Bali in Future
” ISN’T BALI SPOILED? ” is invariably the question that greets the returned traveller from Bali – meaning, is the island overrun by tourists, and are the Balinese all wearing shirts? The questioners are visibly disappointed to hear of big hotels, fine roads, and motor-cars; there is still enough of the Robinson Crusoe in travellers to make each one of them want to be the ” only ” white man among picturesque semi-naked, dark-skinned savages, although they would preferably see them from a motor-car or a hotel veranda.
Bali was only conquered by the Dutch, but long before that the libraries of Holland had been filling slowly with scholarly volumes on the literature, the archaeology, and the religion of Bali. However, the remote little island only became news to the rest of the Western world with the advent, a few years ago, of a series of documentary films of Bali with a strong emphasis on sex appeal. These films were a revelation and now everybody knows that Balinese girls have beautiful bodies and that the islanders lead a musical-comedy sort of life full of weird, picturesque rites. The title of one of these films, Goona-goona, the Balinese term for ” magic,” became at the time Newyorkese for sex allure.

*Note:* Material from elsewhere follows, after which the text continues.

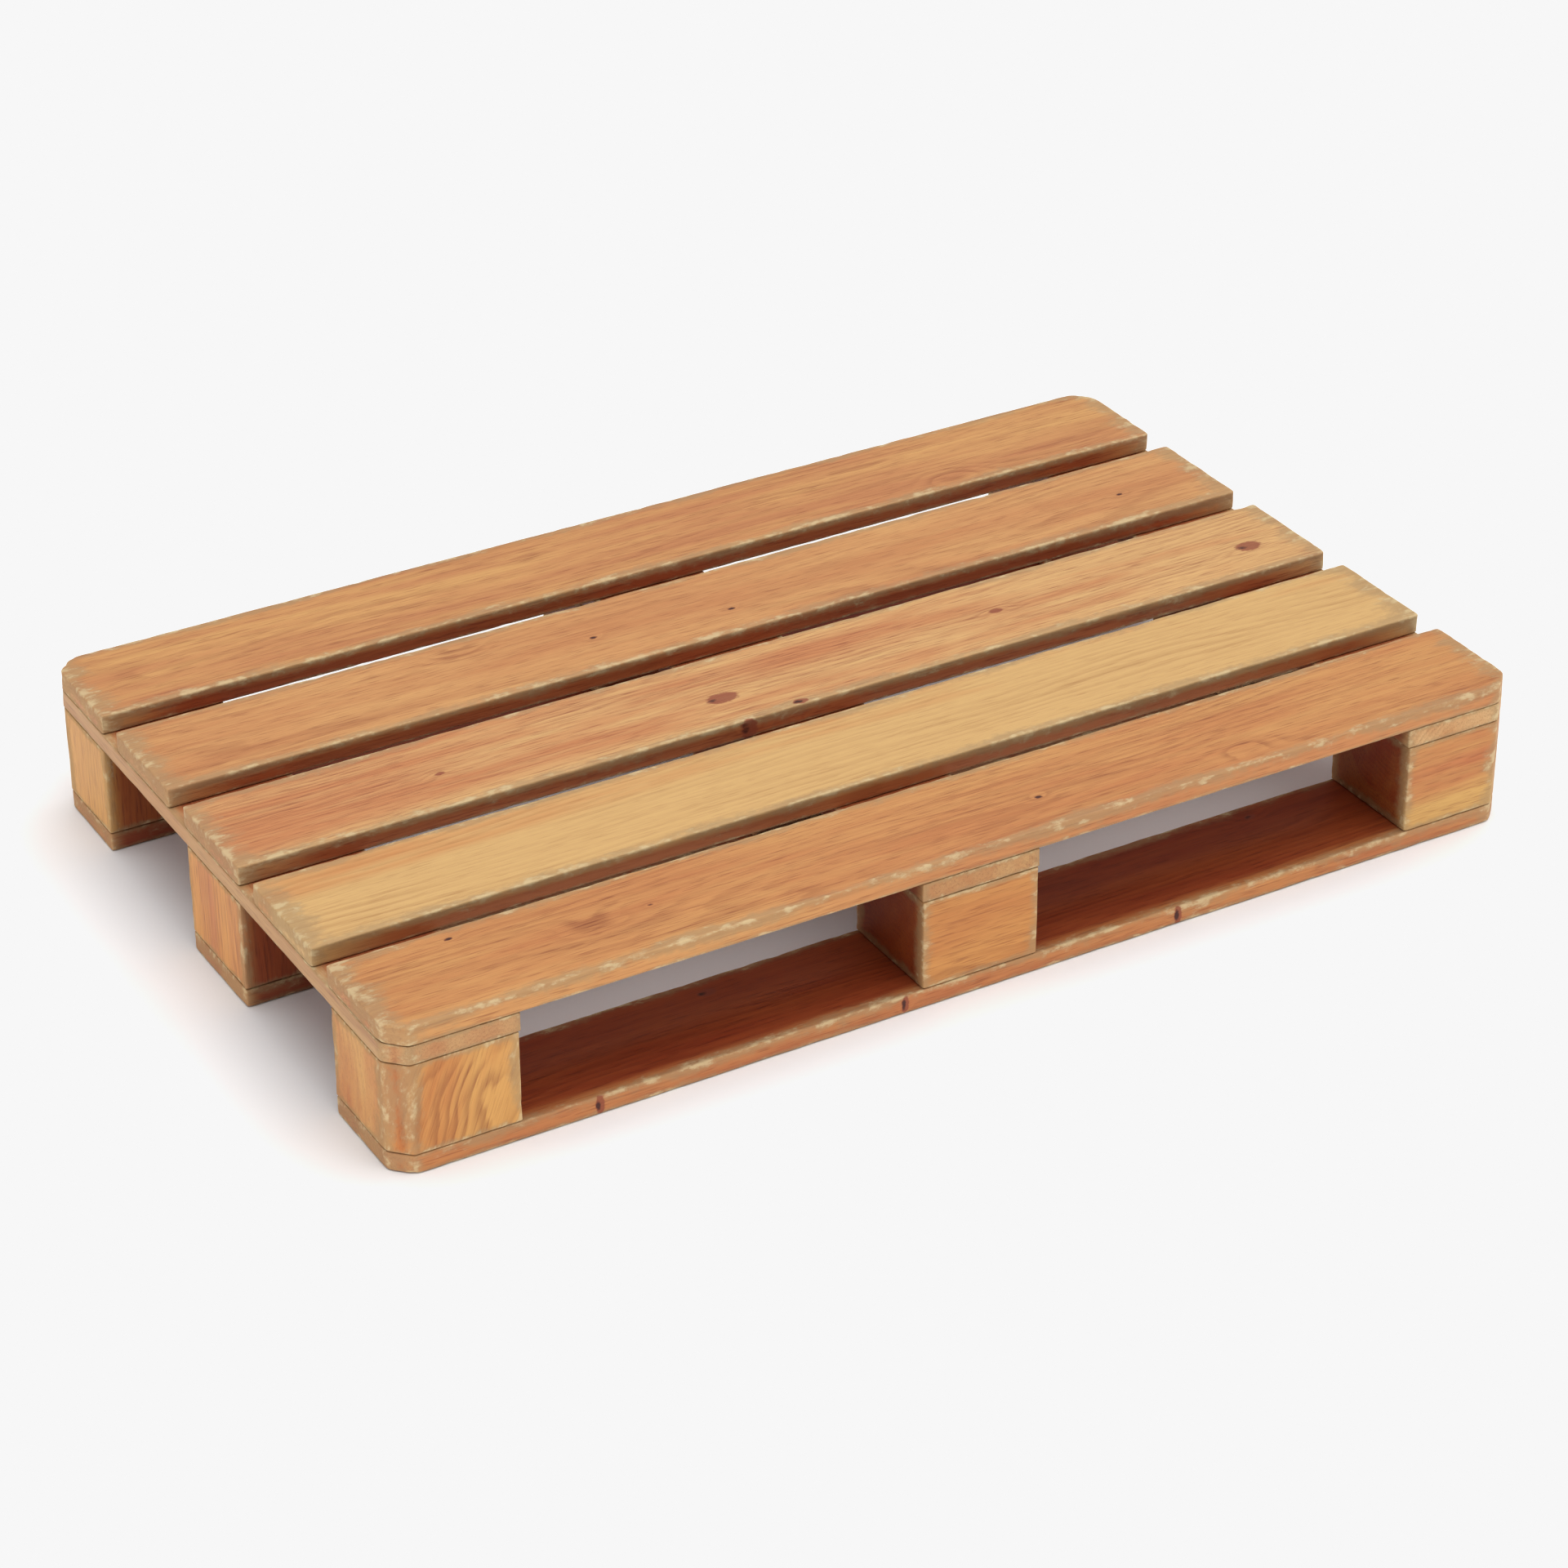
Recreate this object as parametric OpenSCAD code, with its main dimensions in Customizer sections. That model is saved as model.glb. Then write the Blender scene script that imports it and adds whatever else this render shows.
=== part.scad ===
// Four-way block pallet of nailed softwood: five deck boards on three stringer boards,
// nine blocks and three bottom boards.
// +X runs along the length, +Y across it from the front long side to the back one, +Z up.
// The origin is on the floor, under the middle of the pallet.

/* [Overall] */
// Length of the pallet, which the deck boards and bottom boards span
pallet_l = 1200; // [900:5:1500]
// Width of the pallet, which the stringer boards span
pallet_w = 750; // [650:5:1000]
// Leg of the 45 degree cut across each upright corner
corner_cut = 19.5; // [5:0.5:30]
// How far the middle row of blocks and its two boards sit from mid width
middle_row_y = -3; // [-6:0.5:6]
// How far the centre column of blocks and its stringer board sit from mid length
centre_column_x = -6.5; // [-20:0.5:20]

/* [Deck boards] */
// Thickness of a deck board
deck_t = 20; // [16:0.5:30]
// Width of the three inner deck boards
inner_board_w = 125; // [90:1:150]
// Width of the deck boards along the two long sides
edge_board_w = 124; // [90:1:150]
// Radius that wear has given the top edges of a deck board
worn_edge_r = 4; // [1:0.5:8]

/* [Stringer boards] */
// Thickness of a stringer board
stringer_t = 20; // [16:0.5:30]
// Width of a stringer board
stringer_w = 126; // [95:1:160]

/* [Blocks] */
// Height of a block
block_h = 93; // [70:1:120]
// Size of a block along the pallet's length
block_l = 124; // [95:1:160]
// Size of a block across the pallet's width
block_w = 120; // [95:1:150]

/* [Bottom boards] */
// Thickness of a bottom board
bottom_t = 20; // [16:0.5:30]
// Width of a bottom board
bottom_board_w = 120; // [95:1:150]

/* [Nails] */
// Diameter of a nail's shank
nail_d = 3.4; // [2.5:0.1:4.5]
// Diameter of a nail's head
nail_head_d = 7.5; // [6:0.5:10]
// Thickness of a nail's head
nail_head_t = 1.5; // [1:0.1:2]
// Length of a nail's tapered point
nail_point_l = 5; // [3:0.5:8]
// Diameter left at the tip of the point
nail_tip_d = 0.8; // [0.4:0.1:1.2]
// Depth that the nails of a deck board over blocks reach into the blocks
deck_nail_grip = 47; // [35:1:55]
// Wood left under the points of the nails that end in a stringer board
stringer_nail_end = 3; // [2:0.5:6]
// Depth that the nails from below reach into the blocks
bottom_nail_grip = 41; // [30:1:50]
// Depth of closed wood over the heads in the deck
deck_nail_cover = 2; // [1:0.5:4]
// Depth of the open recess over the heads under the bottom boards
bottom_nail_recess = 0.2; // [0.1:0.1:3]
// Distance between neighbouring nails of a joint along the pallet's length
nail_step_x = 35; // [25:1:42]
// Distance of each nail from the middle line of its joint
nail_offset_y = 28; // [20:1:34]
// Gap between a nail and its hole
nail_gap = 0.05; // [0.02:0.01:0.2]

/* [Hidden] */
$fn = 32;

// Heights of the four layers, from the floor up
block_z = bottom_t;
stringer_z = block_z + block_h;
deck_z = stringer_z + stringer_t;
top_z = deck_z + deck_t;

// Columns of blocks and stringer boards along X, from left to right
COLUMNS = ["left", "centre", "right"];
block_x = [-(pallet_l - block_l) / 2, centre_column_x, (pallet_l - block_l) / 2];
stringer_x = [-(pallet_l - stringer_w) / 2, centre_column_x, (pallet_l - stringer_w) / 2];

// Rows of blocks and bottom boards along Y, from front to back
ROWS = ["front", "middle", "back"];
block_y = [-(pallet_w - block_w) / 2, middle_row_y, (pallet_w - block_w) / 2];
bottom_y = [-(pallet_w - bottom_board_w) / 2, middle_row_y, (pallet_w - bottom_board_w) / 2];

// Deck boards from front to back: each inner one is midway between its neighbours
DECK = ["front_edge", "front_inner", "centre", "back_inner", "back_edge"];
deck_w = [edge_board_w, inner_board_w, inner_board_w, inner_board_w, edge_board_w];
edge_y = (pallet_w - edge_board_w) / 2;
slot_side_edge = pallet_w / 2 - edge_board_w;
slot_side_centre = inner_board_w / 2;
deck_y = [
    -edge_y,
    (middle_row_y - slot_side_centre - slot_side_edge) / 2,
    middle_row_y,
    (middle_row_y + slot_side_centre + slot_side_edge) / 2,
    edge_y
];

// Nail lengths, head included
block_nail_l = deck_t + stringer_t + deck_nail_grip - deck_nail_cover;
stringer_nail_l = deck_t + stringer_t - stringer_nail_end - deck_nail_cover;
bottom_nail_l = bottom_t + bottom_nail_grip - bottom_nail_recess;

// Three deck boards lie over a row of blocks, and the two between them over stringers only
deck_nail_y = [block_y[0], deck_y[1], block_y[1], deck_y[3], block_y[2]];
deck_nail_l = [block_nail_l, stringer_nail_l, block_nail_l, stringer_nail_l, block_nail_l];
DECK_OF_ROW = [0, 2, 4];

// Colours of the pieces
DECK_COLOURS = ["#C98F5E", "#DEB880", "#CB8B64", "#D09869", "#CF9867"];
STRINGER_COLOURS = ["#D3A070", "#DDB47E", "#D2A574"];
BLOCK_COLOURS = [["#D0985E", "#CA8E5E", "#D29F6C"], ["#D0915C", "#C68A58", "#CC9460"],
                 ["#CA8656", "#C98A5A", "#CE9562"]];
BOTTOM_COLOURS = ["#BE7A4A", "#B97A4C", "#C08050"];
NAIL_COLOUR = "#8A8D8F";

function deck_names() = [for (d = DECK) str("deck_board_", d)];
function stringer_names() = [for (c = COLUMNS) str("stringer_board_", c)];
function block_names() = [for (c = COLUMNS, r = ROWS) str("block_", c, "_", r)];
function bottom_names() = [for (r = ROWS) str("bottom_board_", r)];
function deck_nail_names() = [for (d = DECK) str("deck_nails_", d)];
function bottom_nail_names() = [for (r = ROWS) str("bottom_nails_", r)];

// A nail hanging from the top of its head, grown by a gap to make its hole. The hole runs
// on over the head by its own amount.
module nail(length, gap = 0, over_head = 0) {
    translate([0, 0, -nail_head_t])
        cylinder(d = nail_head_d + 2 * gap, h = nail_head_t + over_head);
    translate([0, 0, nail_point_l - length - gap])
        cylinder(d = nail_d + 2 * gap, h = length - nail_point_l - nail_head_t + 2 * gap);
    translate([0, 0, -length - gap])
        cylinder(d1 = nail_tip_d + 2 * gap, d2 = nail_d + 2 * gap, h = nail_point_l);
}

// Puts its children at the three nail places of a joint in a zigzag; side 1 or -1 flips it,
// so that the nails from below pass beside those from above.
module joint_sites(x, y, z, side) {
    for (k = [-1:1])
        translate([x + k * nail_step_x, y + side * (k == 0 ? -1 : 1) * nail_offset_y, z])
            children();
}

// The nails that deck board d has at column c, or their holes
module deck_joint(d, c, gap = 0) {
    joint_sites(block_x[c], deck_nail_y[d], top_z - deck_nail_cover, 1)
        nail(deck_nail_l[d], gap, gap);
}

// The nails from below into the block at column c and row r, or their holes
module bottom_joint(c, r, gap = 0) {
    joint_sites(block_x[c], block_y[r], bottom_nail_recess, -1)
        mirror([0, 0, 1])
            nail(bottom_nail_l, gap, gap == 0 ? 0 : bottom_nail_recess + nail_head_t);
}

// The wood cut away at the four upright corners of the pallet
module corner_cuts() {
    beyond = corner_cut;
    for (sx = [-1, 1], sy = [-1, 1])
        translate([sx * pallet_l / 2, sy * pallet_w / 2, -beyond])
            linear_extrude(top_z + 2 * beyond)
                polygon([[-sx * corner_cut, 0], [0, -sy * corner_cut],
                         [sx * beyond, -sy * corner_cut], [sx * beyond, sy * beyond],
                         [-sx * corner_cut, sy * beyond]]);
}

// A slab centred on x and y, standing on z
module slab(size, x, y, z) {
    translate([x - size[0] / 2, y - size[1] / 2, z]) cube(size);
}

// Outline of a board seen end on, with its two upper corners worn round
module worn_outline(width) {
    translate([-width / 2, 0]) square([width, deck_t - worn_edge_r]);
    translate([worn_edge_r - width / 2, 0]) square([width - 2 * worn_edge_r, deck_t]);
    for (s = [-1, 1])
        translate([s * (width / 2 - worn_edge_r), deck_t - worn_edge_r]) circle(r = worn_edge_r);
}

module deck_board(d) {
    color(DECK_COLOURS[d])
        difference() {
            translate([0, deck_y[d], deck_z])
                intersection() {
                    rotate([90, 0, 90]) linear_extrude(pallet_l, center = true)
                        worn_outline(deck_w[d]);
                    rotate([90, 0, 0]) linear_extrude(deck_w[d], center = true)
                        worn_outline(pallet_l);
                }
            corner_cuts();
            for (c = [0:2]) deck_joint(d, c, nail_gap);
        }
}

module stringer_board(c) {
    color(STRINGER_COLOURS[c])
        difference() {
            slab([stringer_w, pallet_w, stringer_t], stringer_x[c], 0, stringer_z);
            corner_cuts();
            for (d = [0:4]) deck_joint(d, c, nail_gap);
        }
}

module block(c, r) {
    color(BLOCK_COLOURS[c][r])
        difference() {
            slab([block_l, block_w, block_h], block_x[c], block_y[r], block_z);
            corner_cuts();
            deck_joint(DECK_OF_ROW[r], c, nail_gap);
            bottom_joint(c, r, nail_gap);
        }
}

module bottom_board(r) {
    color(BOTTOM_COLOURS[r])
        difference() {
            slab([pallet_l, bottom_board_w, bottom_t], 0, bottom_y[r], 0);
            corner_cuts();
            for (c = [0:2]) bottom_joint(c, r, nail_gap);
        }
}

module deck_nails(d) {
    color(NAIL_COLOUR) for (c = [0:2]) deck_joint(d, c);
}

module bottom_nails(r) {
    color(NAIL_COLOUR) for (c = [0:2]) bottom_joint(c, r);
}

for (d = [0:4])
    deck_board(d);
for (c = [0:2])
    stringer_board(c);
for (c = [0:2], r = [0:2])
    block(c, r);
for (r = [0:2])
    bottom_board(r);
for (d = [0:4])
    deck_nails(d);
for (r = [0:2])
    bottom_nails(r);
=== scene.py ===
# %% [markdown]
# # A worn, varnished block pallet
# The pallet is five deck boards on three stringer boards, nine blocks and three bottom
# boards, nailed together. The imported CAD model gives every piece's place and size. This
# lesson gives each piece its rubbed edges, its own stretch of pine and its old varnish.

import math

import bpy
from mathutils import Euler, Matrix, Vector


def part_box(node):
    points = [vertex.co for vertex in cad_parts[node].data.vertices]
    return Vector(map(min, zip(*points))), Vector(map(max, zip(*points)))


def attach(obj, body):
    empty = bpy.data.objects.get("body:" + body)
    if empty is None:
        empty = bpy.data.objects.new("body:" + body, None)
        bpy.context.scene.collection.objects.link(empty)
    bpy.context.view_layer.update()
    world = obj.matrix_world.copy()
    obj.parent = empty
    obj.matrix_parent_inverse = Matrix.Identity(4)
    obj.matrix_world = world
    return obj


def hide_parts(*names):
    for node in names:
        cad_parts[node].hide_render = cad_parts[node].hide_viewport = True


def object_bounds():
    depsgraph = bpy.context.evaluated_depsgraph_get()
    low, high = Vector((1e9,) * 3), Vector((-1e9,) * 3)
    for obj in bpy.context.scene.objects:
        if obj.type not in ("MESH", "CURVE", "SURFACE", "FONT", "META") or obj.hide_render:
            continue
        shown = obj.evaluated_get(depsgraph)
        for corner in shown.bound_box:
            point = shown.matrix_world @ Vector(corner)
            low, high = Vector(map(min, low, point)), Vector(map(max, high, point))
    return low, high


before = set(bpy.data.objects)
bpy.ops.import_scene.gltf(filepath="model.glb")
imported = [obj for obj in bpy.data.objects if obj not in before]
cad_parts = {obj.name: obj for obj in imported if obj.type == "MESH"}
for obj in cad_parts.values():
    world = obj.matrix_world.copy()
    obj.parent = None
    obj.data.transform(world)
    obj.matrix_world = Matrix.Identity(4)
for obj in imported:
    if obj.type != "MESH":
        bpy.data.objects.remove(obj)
CAD_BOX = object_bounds()
MM = 0.001
print("pallet box", [round(v, 4) for v in CAD_BOX[1] - CAD_BOX[0]])

# %% [markdown]
# ## One helper for every node
# Geometry trees, materials and the sky are all node trees. Writing each node as a single
# call keeps a tree readable: its kind, then what goes into its sockets in order or by
# name, then its settings. A node given as an input stands for its first output.

# %% Helper: one node with its links and settings
MATH = "ShaderNodeMath"
VMATH = "ShaderNodeVectorMath"
NOISE = "ShaderNodeTexNoise"
RANGE = "ShaderNodeMapRange"
MIX = "ShaderNodeMix"


def first_output(node):
    return next(s for s in node.outputs if s.enabled)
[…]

The newly discovered ” last paradise ” became the contemporary substitute for the nineteenth-century romantic conception of primitive Utopia, until then the exclusive monopoly of Tahiti and other South Sea Islands. And lately travel agencies have used the alluring name of Bali to attract hordes of tourists for their round-the-world cruises that make a one-day stop on the island. On this day the tourists are herded to the hotel in Den Pasar to eat their lunch, buy curios, and watch hurried performances by bored ” temple dancers ” – ordinary village actors who hate to play in the midday heat.